◆ EXERCISE DESCRIPTION ◆
Exactly reproduce each entry, leaving out nothing.

◆ SUPPLIED MATERIAL ◆
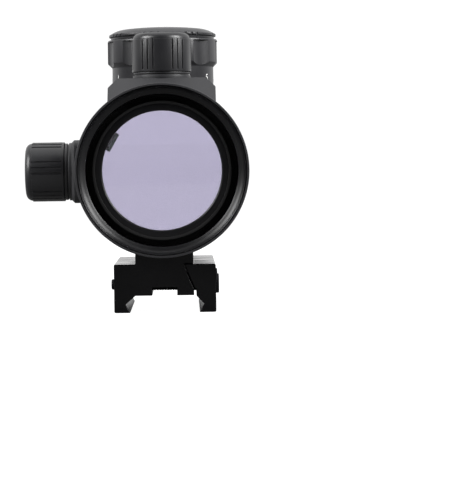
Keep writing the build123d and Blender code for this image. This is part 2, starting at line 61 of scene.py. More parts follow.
tube_low, tube_high = span("main_tube")
rim_r = tube_high.x
tube_length = tube_high.y
boss_face = -tube_low.x
saddle_top = tube_high.z
tube_r = 21.6             # between the two bells
bore_r = 20.0
rear_bell_end = 18.5
front_bell_start = 101.0

bezel_depth = span("eyepiece_bezel")[1].y
bezel_r = span("eyepiece_bezel")[1].x
eye_cell_low, eye_cell_high = span("eyepiece_cell")
recess_r = eye_cell_high.x
recess_depth = eye_cell_high.y
eye_lens_low, eye_lens_high = span("eye_lens")
eye_glass_r = eye_lens_high.x

front_bezel_low, front_bezel_high = span("front_bezel")
objective_low, objective_high = span("objective_cell")
pivot_y = (objective_low.y + objective_high.y) / 2
front_glass_high = span("objective_lens_front")[1]
glass_r = span("objective_lens_rear")[1].x
inner_tube_low, inner_tube_high = span("inner_tube")

cap_low, cap_high = span("elevation_cap")
cap_r = (cap_high.x - cap_low.x) / 2
cap_bottom, cap_top = cap_low.z, cap_high.z
turret_y = (cap_low.y + cap_high.y) / 2
stub_top = span("elevation_turret_base")[1].z

knob_low, knob_high = span("brightness_knob")
knob_r = knob_high.x
knob_bottom, knob_top = knob_low.z, knob_high.z
dial_y = (knob_low.y + knob_high.y) / 2

cell_cap_low, cell_cap_high = span("battery_cap")
cell_cap_r = cell_cap_high.x
cell_cap_dome = cell_cap_high.z

base_low, base_high = span("mount_base")
jaw_low, jaw_high = span("clamp_jaw")
jaw_bottom = base_low.z

# ---- Places: each matrix takes a turned piece's own axis, local Z, to its place ---------------------


def place(origin, x_axis, z_axis):
    """Matrix from a piece's own axes to the object's, both in millimetres."""
    x, z = Vector(x_axis), Vector(z_axis)
    return Matrix.Translation(origin) @ Matrix((x, z.cross(x), z)).transposed().to_4x4()


optics = place((0, 0, 0), (1, 0, 0), (0, 1, 0))
elevation = place((0, turret_y, 0), (1, 0, 0), (0, 0, 1))
windage = place((0, turret_y, 0), (0, 0, 1), (-1, 0, 0))
dial = place((0, dial_y, 0), (1, 0, 0), (0, 0, 1))
# A section drawn as (x, z) becomes a prism along the tube; local Z then points back at the eye.
along_tube = place((0, 0, 0), (1, 0, 0), (0, -1, 0))
# A section drawn as (y, z) becomes a prism across the tube.
across_tube = place((0, 0, 0), (0, 1, 0), (1, 0, 0))

# ---- Node helpers ----------------------------------------------------------------------------------


def add(tree, kind, inputs=None, **settings):
    """Adds a node; inputs maps a socket's name or number to a value or to another node's output."""
    node = tree.nodes.new(kind)
    for key, value in settings.items():
        setattr(node, key, value)
    for key, value in (inputs or {}).items():
        if isinstance(value, bpy.types.NodeSocket):
            tree.links.new(value, node.inputs[key])
        else:
            node.inputs[key].default_value = value
    return node


def linear(code, alpha=1.0):
    """An sRGB hex colour as linear values."""
    channels = [int(code[i:i + 2], 16) / 255 for i in (1, 3, 5)]
    return [c / 12.92 if c <= 0.04045 else ((c + 0.055) / 1.055) ** 2.4 for c in channels] + [alpha]


def new_material(name):
    """Empty material with its output, ready for a shader."""
    material = bpy.data.materials.new(name)
    material.use_nodes = True
    material.node_tree.nodes.clear()
    return material, material.node_tree


def show(tree, shader):
    add(tree, "ShaderNodeOutputMaterial", {"Surface": shader.outputs[0]})


# ---- Materials -------------------------------------------------------------------------------------


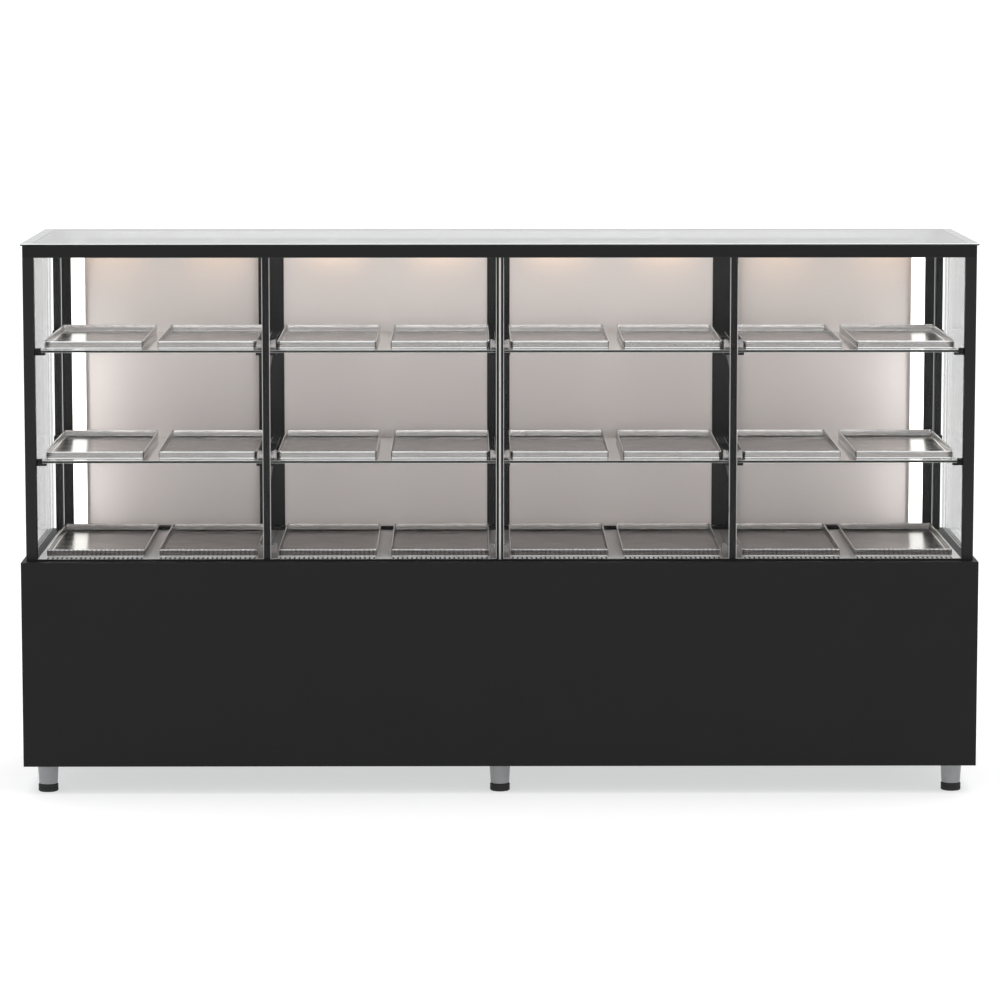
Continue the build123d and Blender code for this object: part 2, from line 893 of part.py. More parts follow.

◆ FINAL RESULT ◆
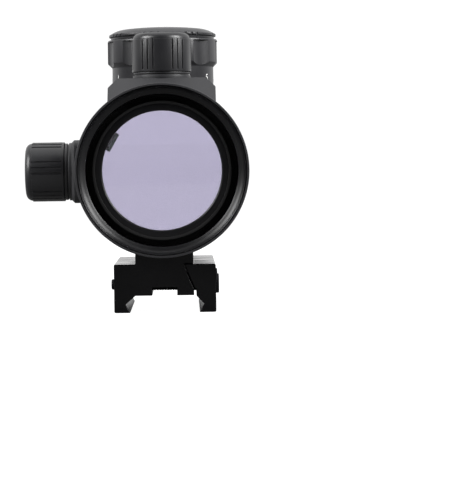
Keep writing the build123d and Blender code for this image. This is part 2, starting at line 61 of scene.py. More parts follow.
tube_low, tube_high = span("main_tube")
rim_r = tube_high.x
tube_length = tube_high.y
boss_face = -tube_low.x
saddle_top = tube_high.z
tube_r = 21.6             # between the two bells
bore_r = 20.0
rear_bell_end = 18.5
front_bell_start = 101.0

bezel_depth = span("eyepiece_bezel")[1].y
bezel_r = span("eyepiece_bezel")[1].x
eye_cell_low, eye_cell_high = span("eyepiece_cell")
recess_r = eye_cell_high.x
recess_depth = eye_cell_high.y
eye_lens_low, eye_lens_high = span("eye_lens")
eye_glass_r = eye_lens_high.x

front_bezel_low, front_bezel_high = span("front_bezel")
objective_low, objective_high = span("objective_cell")
pivot_y = (objective_low.y + objective_high.y) / 2
front_glass_high = span("objective_lens_front")[1]
glass_r = span("objective_lens_rear")[1].x
inner_tube_low, inner_tube_high = span("inner_tube")

cap_low, cap_high = span("elevation_cap")
cap_r = (cap_high.x - cap_low.x) / 2
cap_bottom, cap_top = cap_low.z, cap_high.z
turret_y = (cap_low.y + cap_high.y) / 2
stub_top = span("elevation_turret_base")[1].z

knob_low, knob_high = span("brightness_knob")
knob_r = knob_high.x
knob_bottom, knob_top = knob_low.z, knob_high.z
dial_y = (knob_low.y + knob_high.y) / 2

cell_cap_low, cell_cap_high = span("battery_cap")
cell_cap_r = cell_cap_high.x
cell_cap_dome = cell_cap_high.z

base_low, base_high = span("mount_base")
jaw_low, jaw_high = span("clamp_jaw")
jaw_bottom = base_low.z

# ---- Places: each matrix takes a turned piece's own axis, local Z, to its place ---------------------


def place(origin, x_axis, z_axis):
    """Matrix from a piece's own axes to the object's, both in millimetres."""
    x, z = Vector(x_axis), Vector(z_axis)
    return Matrix.Translation(origin) @ Matrix((x, z.cross(x), z)).transposed().to_4x4()


optics = place((0, 0, 0), (1, 0, 0), (0, 1, 0))
elevation = place((0, turret_y, 0), (1, 0, 0), (0, 0, 1))
windage = place((0, turret_y, 0), (0, 0, 1), (-1, 0, 0))
dial = place((0, dial_y, 0), (1, 0, 0), (0, 0, 1))
# A section drawn as (x, z) becomes a prism along the tube; local Z then points back at the eye.
along_tube = place((0, 0, 0), (1, 0, 0), (0, -1, 0))
# A section drawn as (y, z) becomes a prism across the tube.
across_tube = place((0, 0, 0), (0, 1, 0), (1, 0, 0))

# ---- Node helpers ----------------------------------------------------------------------------------


def add(tree, kind, inputs=None, **settings):
    """Adds a node; inputs maps a socket's name or number to a value or to another node's output."""
    node = tree.nodes.new(kind)
    for key, value in settings.items():
        setattr(node, key, value)
    for key, value in (inputs or {}).items():
        if isinstance(value, bpy.types.NodeSocket):
            tree.links.new(value, node.inputs[key])
        else:
            node.inputs[key].default_value = value
    return node


def linear(code, alpha=1.0):
    """An sRGB hex colour as linear values."""
    channels = [int(code[i:i + 2], 16) / 255 for i in (1, 3, 5)]
    return [c / 12.92 if c <= 0.04045 else ((c + 0.055) / 1.055) ** 2.4 for c in channels] + [alpha]


def new_material(name):
    """Empty material with its output, ready for a shader."""
    material = bpy.data.materials.new(name)
    material.use_nodes = True
    material.node_tree.nodes.clear()
    return material, material.node_tree


def show(tree, shader):
    add(tree, "ShaderNodeOutputMaterial", {"Surface": shader.outputs[0]})


# ---- Materials -------------------------------------------------------------------------------------


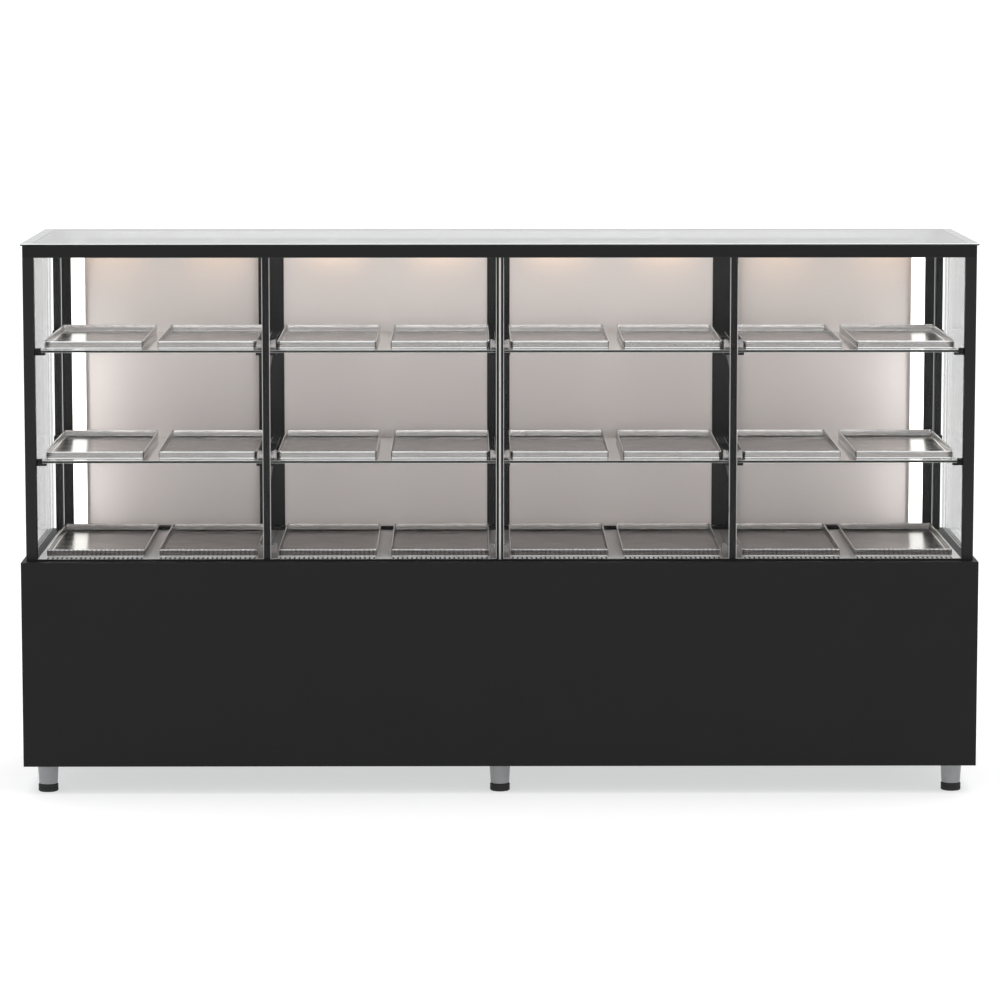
Continue the build123d and Blender code for this object: part 2, from line 893 of part.py. More parts follow.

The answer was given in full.